Hassan Afif

Personal information
- Full name: Hassan Afif Yahya Al Yafei
- Date of birth: 20 December 1956 (age 69)
- Place of birth: Moshi, Tanzania
- Position: Midfielder

Senior career*
- Years: Team / Apps / (Gls)
- ?: Simba S.C. / 101 / (27)
- ?: Horseed FC / 5 / (1)
- -1986: Al Ittihad

International career
- 1972–1980: Somalia / 20 / (?)

Managerial career
- 1986–1987: Al Ittihad
- 2001–2003: Al-Ittifaq
- 2005–2008: Al-Markhiya

= Hassan Afif =

Somali footballer and manager

Hassan Afif Yahya Al Yafei (Xasan Cafiif, حسن عفيف; born 20 December 1956) is a football manager and former footballer. Born in Tanzania, he played for the Somalia national team.

==Playing career==
Afif played for Simba in Tanzania and Horseed in Somalia, before moving to Qatar and playing for Al Ittihad. He was later naturalized as a Qatari citizen.

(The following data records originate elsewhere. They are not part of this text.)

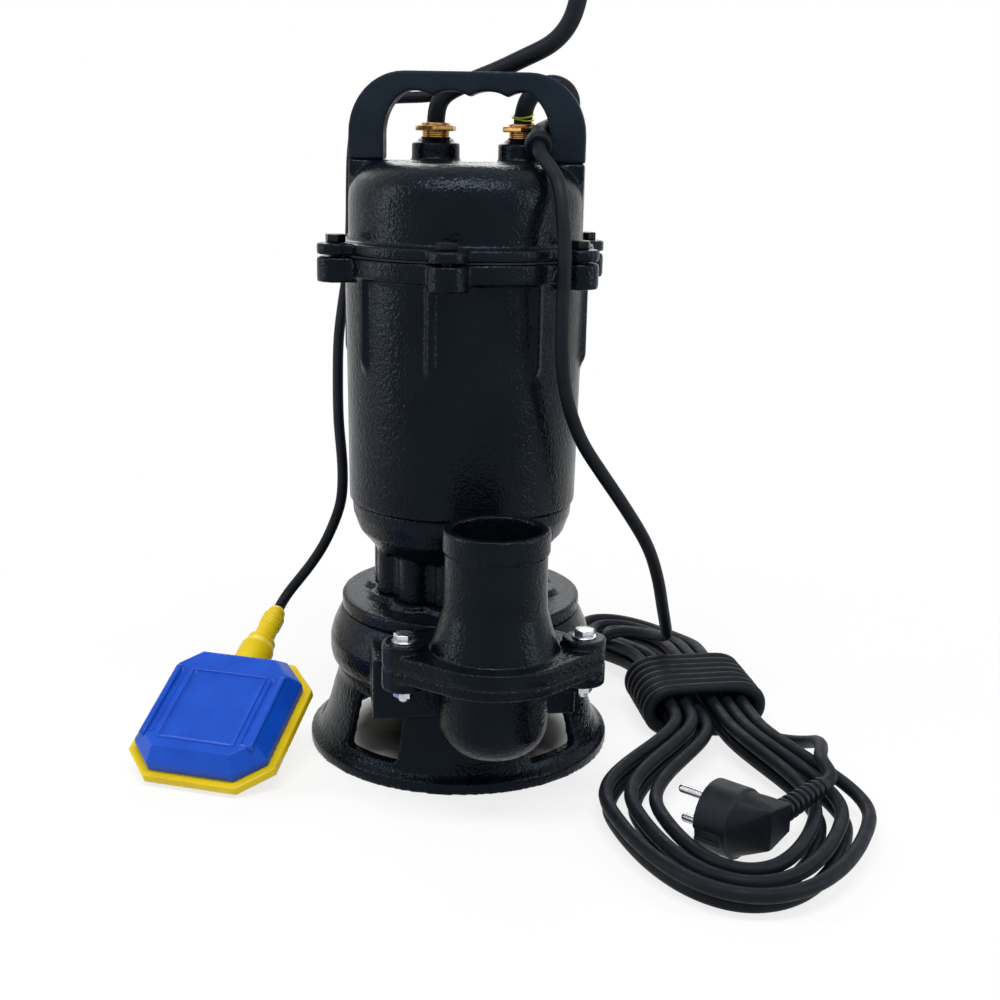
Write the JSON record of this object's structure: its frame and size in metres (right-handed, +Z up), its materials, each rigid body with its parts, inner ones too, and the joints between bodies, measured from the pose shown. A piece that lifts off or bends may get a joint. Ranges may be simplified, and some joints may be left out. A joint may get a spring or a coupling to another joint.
{
  "type": "submersible sump pump",
  "caption": "Upright submersible sump pump with a strainer foot, side outlet, carrying handle, tethered float switch and a bound supply cable with a plug.",
  "frame": {"origin": "on the pump's axis, at the centre of the foot ring's bore in the plane that it stands on", "axes": "+Z up along the pump's axis, -Y to the front where the outlet is, X along the handle"},
  "size_m": [0.4198, 0.4008, 0.4643],
  "materials": {
    "black_paint": "gloss black paint over a coarse casting",
    "matte_black_paint": "matte dark paint",
    "black_plastic": "matte black moulding",
    "black_rubber": "satin black rubber",
    "gasket_rubber": "matte black sheet",
    "brass": "turned brass",
    "zinc": "zinc-plated steel",
    "black_steel": "blackened steel",
    "steel": "ground steel",
    "bearing_steel": "polished bearing steel",
    "lamination": "stacked electrical steel",
    "copper": "varnished copper wire",
    "aluminium": "cast aluminium",
    "cast_iron": "bare cast iron",
    "ceramic": "ground ceramic",
    "capacitor_plastic": "white moulded case",
    "terminal_plastic": "white moulded block",
    "wire_green": "yellow-green plastic sheath",
    "float_blue": "blue moulded shell",
    "float_yellow": "yellow moulded shell"
  },
  "bodies": {
    "pump": {"strainer_base": "black_paint", "suction_plate": "cast_iron", "volute_casing": "black_paint", "volute_lid": "black_paint", "lower_bracket": "black_paint", "motor_housing": "black_paint", "cover_gasket": "gasket_rubber", "top_cover": "black_paint", "handle": "matte_black_paint", "handle_screws": "zinc", "cover_bolts": "black_steel", "gland_nuts": "brass", "gland_seals": "black_rubber", "discharge_spout": "black_paint", "discharge_gasket": "gasket_rubber", "discharge_bolts": "zinc", "discharge_nuts": "zinc", "casing_screws": "black_steel", "stator_core": "lamination", "stator_windings": "copper", "upper_bearing_bracket": "aluminium", "capacitor": "capacitor_plastic", "terminal_block": "terminal_plastic", "bearing_outer_rings": "bearing_steel", "seal_seat": "ceramic", "wire_tie": "wire_green", "float_sleeve": "black_rubber", "float_lead": "black_rubber", "supply_sleeve": "black_rubber", "sleeve_collar": "black_rubber", "supply_lead": "black_rubber", "supply_hank": "black_rubber", "supply_wraps": "black_rubber", "supply_tail": "black_rubber", "plug_body": "black_plastic", "plug_pins": "steel", "plug_strain_relief": "black_plastic"},
    "rotor": {"shaft": "steel", "rotor_core": "lamination", "rotor_end_rings": "aluminium", "impeller": "cast_iron", "impeller_nut": "zinc", "bearing_inner_rings": "bearing_steel", "seal_face": "black_plastic", "seal_spring": "steel"},
    "ball_sets": {"bearing_balls": "bearing_steel"},
    "float": {"float_shell_upper": "float_blue", "float_shell_lower": "float_yellow", "float_neck": "float_yellow", "float_switch": "terminal_plastic"},
    "switch_ball": {"float_ball": "bearing_steel"}
  },
  "joints": [
    {"name": "rotor_spin", "type": "hinge", "parent": "pump", "child": "rotor", "pos_m": [0, 0, 0], "axis": [0, 0, 1], "continuous": true},
    {"name": "balls_orbit", "type": "hinge", "parent": "pump", "child": "ball_sets", "pos_m": [0, 0, 0], "axis": [0, 0, 1], "continuous": true},
    {"name": "float_tilt", "type": "hinge", "parent": "pump", "child": "float", "pos_m": [-0.1184, 0.0101, 0.0667], "axis": [-0.9854, 0.1702, 0], "range_deg": [0, 60]},
    {"name": "ball_roll", "type": "slide", "parent": "float", "child": "switch_ball", "axis": [0.1526, 0.8834, 0.4431], "range_m": [0, 0.014]}
  ],
  "couplings": [
    {"joint": "balls_orbit", "follows": "rotor_spin", "ratio": 0.384}
  ]
}
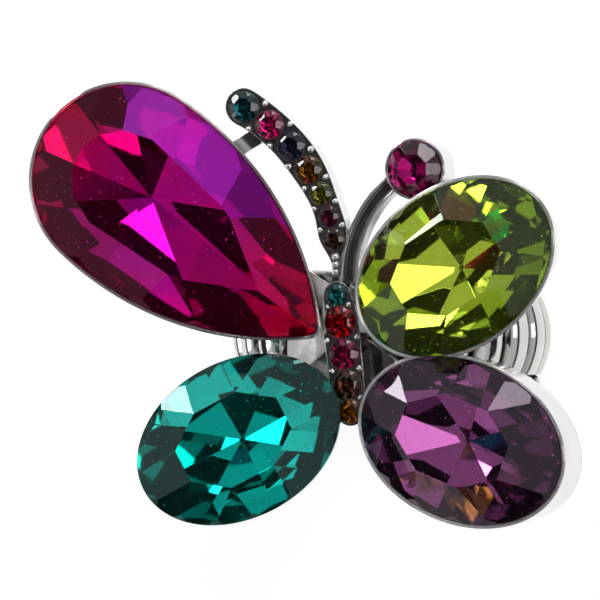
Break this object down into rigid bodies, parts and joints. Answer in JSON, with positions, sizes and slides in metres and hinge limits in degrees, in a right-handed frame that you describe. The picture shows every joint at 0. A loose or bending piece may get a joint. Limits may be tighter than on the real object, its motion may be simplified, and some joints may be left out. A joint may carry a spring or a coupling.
{
  "type": "stretch ring",
  "caption": "Butterfly cocktail ring: large faceted glass wing stones in cast cups, jewelled body and antennae, on an expanding finger band of barrel links.",
  "frame": {"origin": "centre of the finger bore, midway along its length", "axes": "+Y along the finger, towards the antennae; +Z from the finger out of the butterfly's face; +X towards the peridot and amethyst wings"},
  "size_m": [0.0458, 0.0369, 0.036],
  "materials": {
    "rhodium_plate": "polished rhodium-coloured plating over cast metal",
    "elastic": "clear elastic cord",
    "crimp_metal": "crimped sleeves",
    "glass_amethyst": "cut glass with a foiled back",
    "glass_blue_zircon": "cut glass with a foiled back",
    "glass_rose": "cut glass with a foiled back",
    "glass_garnet": "cut glass with a foiled back",
    "glass_navy": "cut glass with a foiled back",
    "glass_olivine": "cut glass with a foiled back",
    "glass_smoke": "cut glass with a foiled back",
    "glass_topaz": "cut glass with a foiled back",
    "glass_ruby": "cut glass with a foiled back",
    "glass_amber": "cut glass with a foiled back",
    "glass_siam": "cut glass with a foiled back",
    "glass_umber": "cut glass with a foiled back",
    "glass_fuchsia": "cut glass with a foiled back",
    "glass_peridot": "cut glass with a foiled back",
    "glass_teal": "cut glass with a foiled back"
  },
  "bodies": {
    "root": {"amethyst_cup": "rhodium_plate", "amethyst_stone": "glass_amethyst", "antenna_channel": "rhodium_plate", "antenna_stem": "rhodium_plate", "antenna_stone_blue_zircon": "glass_blue_zircon", "antenna_stone_fuchsia": "glass_rose", "antenna_stone_garnet": "glass_garnet", "antenna_stone_navy": "glass_navy", "antenna_stone_olivine": "glass_olivine", "antenna_stone_smoke": "glass_smoke", "antenna_stone_topaz": "glass_topaz", "antenna_tip_cup": "rhodium_plate", "antenna_tip_stone": "glass_ruby", "body_channel": "rhodium_plate", "body_stone_amber": "glass_amber", "body_stone_rose": "glass_rose", "body_stone_siam": "glass_siam", "body_stone_umber": "glass_umber", "body_stone_zircon": "glass_blue_zircon", "cord_crimps": "crimp_metal", "elastic_cord_lower": "elastic", "elastic_cord_upper": "elastic", "gallery_frame": "rhodium_plate", "pear_bridge": "rhodium_plate", "pear_cup": "rhodium_plate", "pear_stone": "glass_fuchsia", "peridot_bridge": "rhodium_plate", "peridot_cup": "rhodium_plate", "peridot_stone": "glass_peridot", "ring_saddle": "rhodium_plate", "teal_cup": "rhodium_plate", "teal_stone": "glass_teal"},
    "link_bottom": {"link_bottom": "rhodium_plate"},
    "link_left_1": {"link_left_1": "rhodium_plate"},
    "link_left_2": {"link_left_2": "rhodium_plate"},
    "link_left_3": {"link_left_3": "rhodium_plate"},
    "link_left_4": {"link_left_4": "rhodium_plate"},
    "link_left_5": {"link_left_5": "rhodium_plate"},
    "link_left_6": {"link_left_6": "rhodium_plate"},
    "link_left_7": {"link_left_7": "rhodium_plate"},
    "link_left_8": {"link_left_8": "rhodium_plate"},
    "link_left_9": {"link_left_9": "rhodium_plate"},
    "link_right_1": {"link_right_1": "rhodium_plate"},
    "link_right_2": {"link_right_2": "rhodium_plate"},
    "link_right_3": {"link_right_3": "rhodium_plate"},
    "link_right_4": {"link_right_4": "rhodium_plate"},
    "link_right_5": {"link_right_5": "rhodium_plate"},
    "link_right_6": {"link_right_6": "rhodium_plate"},
    "link_right_7": {"link_right_7": "rhodium_plate"},
    "link_right_8": {"link_right_8": "rhodium_plate"},
    "link_right_9": {"link_right_9": "rhodium_plate"}
  },
  "joints": [
    {"name": "band_stretch", "type": "slide", "parent": "root", "child": "link_bottom", "axis": [0, 0, -1], "range_m": [0, 0.00279], "stiffness_N_per_m": 600, "deforming": ["elastic_cord_upper", "elastic_cord_lower"]},
    {"name": "right_1_stretch", "type": "slide", "parent": "root", "child": "link_right_1", "axis": [0.8717, 0, -0.4901], "range_m": [0, 0.0002398]},
    {"name": "left_1_stretch", "type": "slide", "parent": "root", "child": "link_left_1", "axis": [-0.8717, 0, -0.4901], "range_m": [0, 0.0002398]},
    {"name": "right_2_stretch", "type": "slide", "parent": "root", "child": "link_right_2", "axis": [0.8087, 0, -0.5882], "range_m": [0, 0.0007062]},
    {"name": "left_2_stretch", "type": "slide", "parent": "root", "child": "link_left_2", "axis": [-0.8087, 0, -0.5882], "range_m": [0, 0.0007062]},
    {"name": "right_3_stretch", "type": "slide", "parent": "root", "child": "link_right_3", "axis": [0.7346, 0, -0.6785], "range_m": [0, 0.00115]},
    {"name": "left_3_stretch", "type": "slide", "parent": "root", "child": "link_left_3", "axis": [-0.7346, 0, -0.6785], "range_m": [0, 0.00115]},
    {"name": "right_4_stretch", "type": "slide", "parent": "root", "child": "link_right_4", "axis": [0.6501, 0, -0.7598], "range_m": [0, 0.00155]},
    {"name": "left_4_stretch", "type": "slide", "parent": "root", "child": "link_left_4", "axis": [-0.6501, 0, -0.7598], "range_m": [0, 0.00155]},
    {"name": "right_5_stretch", "type": "slide", "parent": "root", "child": "link_right_5", "axis": [0.5565, 0, -0.8308], "range_m": [0, 0.00191]},
    {"name": "left_5_stretch", "type": "slide", "parent": "root", "child": "link_left_5", "axis": [-0.5565, 0, -0.8308], "range_m": [0, 0.00191]},
    {"name": "right_6_stretch", "type": "slide", "parent": "root", "child": "link_right_6", "axis": [0.455, 0, -0.8905], "range_m": [0, 0.00222]},
    {"name": "left_6_stretch", "type": "slide", "parent": "root", "child": "link_left_6", "axis": [-0.455, 0, -0.8905], "range_m": [0, 0.00222]},
    {"name": "right_7_stretch", "type": "slide", "parent": "root", "child": "link_right_7", "axis": [0.3471, 0, -0.9378], "range_m": [0, 0.00246]},
    {"name": "left_7_stretch", "type": "slide", "parent": "root", "child": "link_left_7", "axis": [-0.3471, 0, -0.9378], "range_m": [0, 0.00246]},
    {"name": "right_8_stretch", "type": "slide", "parent": "root", "child": "link_right_8", "axis": [0.2342, 0, -0.9722], "range_m": [0, 0.00264]},
    {"name": "left_8_stretch", "type": "slide", "parent": "root", "child": "link_left_8", "axis": [-0.2342, 0, -0.9722], "range_m": [0, 0.00264]},
    {"name": "right_9_stretch", "type": "slide", "parent": "root", "child": "link_right_9", "axis": [0.1179, 0, -0.993], "range_m": [0, 0.00275]},
    {"name": "left_9_stretch", "type": "slide", "parent": "root", "child": "link_left_9", "axis": [-0.1179, 0, -0.993], "range_m": [0, 0.00275]}
  ],
  "couplings": [
    {"joint": "right_1_stretch", "follows": "band_stretch", "ratio": 0.086016},
    {"joint": "left_1_stretch", "follows": "band_stretch", "ratio": 0.086016},
    {"joint": "right_2_stretch", "follows": "band_stretch", "ratio": 0.25344},
    {"joint": "left_2_stretch", "follows": "band_stretch", "ratio": 0.25344},
    {"joint": "right_3_stretch", "follows": "band_stretch", "ratio": 0.41154},
    {"joint": "left_3_stretch", "follows": "band_stretch", "ratio": 0.41154},
    {"joint": "right_4_stretch", "follows": "band_stretch", "ratio": 0.5567},
    {"joint": "left_4_stretch", "follows": "band_stretch", "ratio": 0.5567},
    {"joint": "right_5_stretch", "follows": "band_stretch", "ratio": 0.68559},
    {"joint": "left_5_stretch", "follows": "band_stretch", "ratio": 0.68559},
    {"joint": "right_6_stretch", "follows": "band_stretch", "ratio": 0.7953},
    {"joint": "left_6_stretch", "follows": "band_stretch", "ratio": 0.7953},
    {"joint": "right_7_stretch", "follows": "band_stretch", "ratio": 0.88331},
    {"joint": "left_7_stretch", "follows": "band_stretch", "ratio": 0.88331},
    {"joint": "right_8_stretch", "follows": "band_stretch", "ratio": 0.94764},
    {"joint": "left_8_stretch", "follows": "band_stretch", "ratio": 0.94764},
    {"joint": "right_9_stretch", "follows": "band_stretch", "ratio": 0.98684},
    {"joint": "left_9_stretch", "follows": "band_stretch", "ratio": 0.98684}
  ]
}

He played internationally for the Somalia national team.

==Managerial career==
After he retired as a player, he managed Al Gharafa from 1986 till 1987 and Al Markhiya from 2001 till 2003 and again in 2006 and 2007.

==Personal life==
Born in Moshi, Tanzania, Afif was raised in Somalia. He comes from the Yafa' tribe.

He has six children with his wife, Fayza, from Yemen. His sons Ali and Akram are also footballers. They represented Qatar in the international level.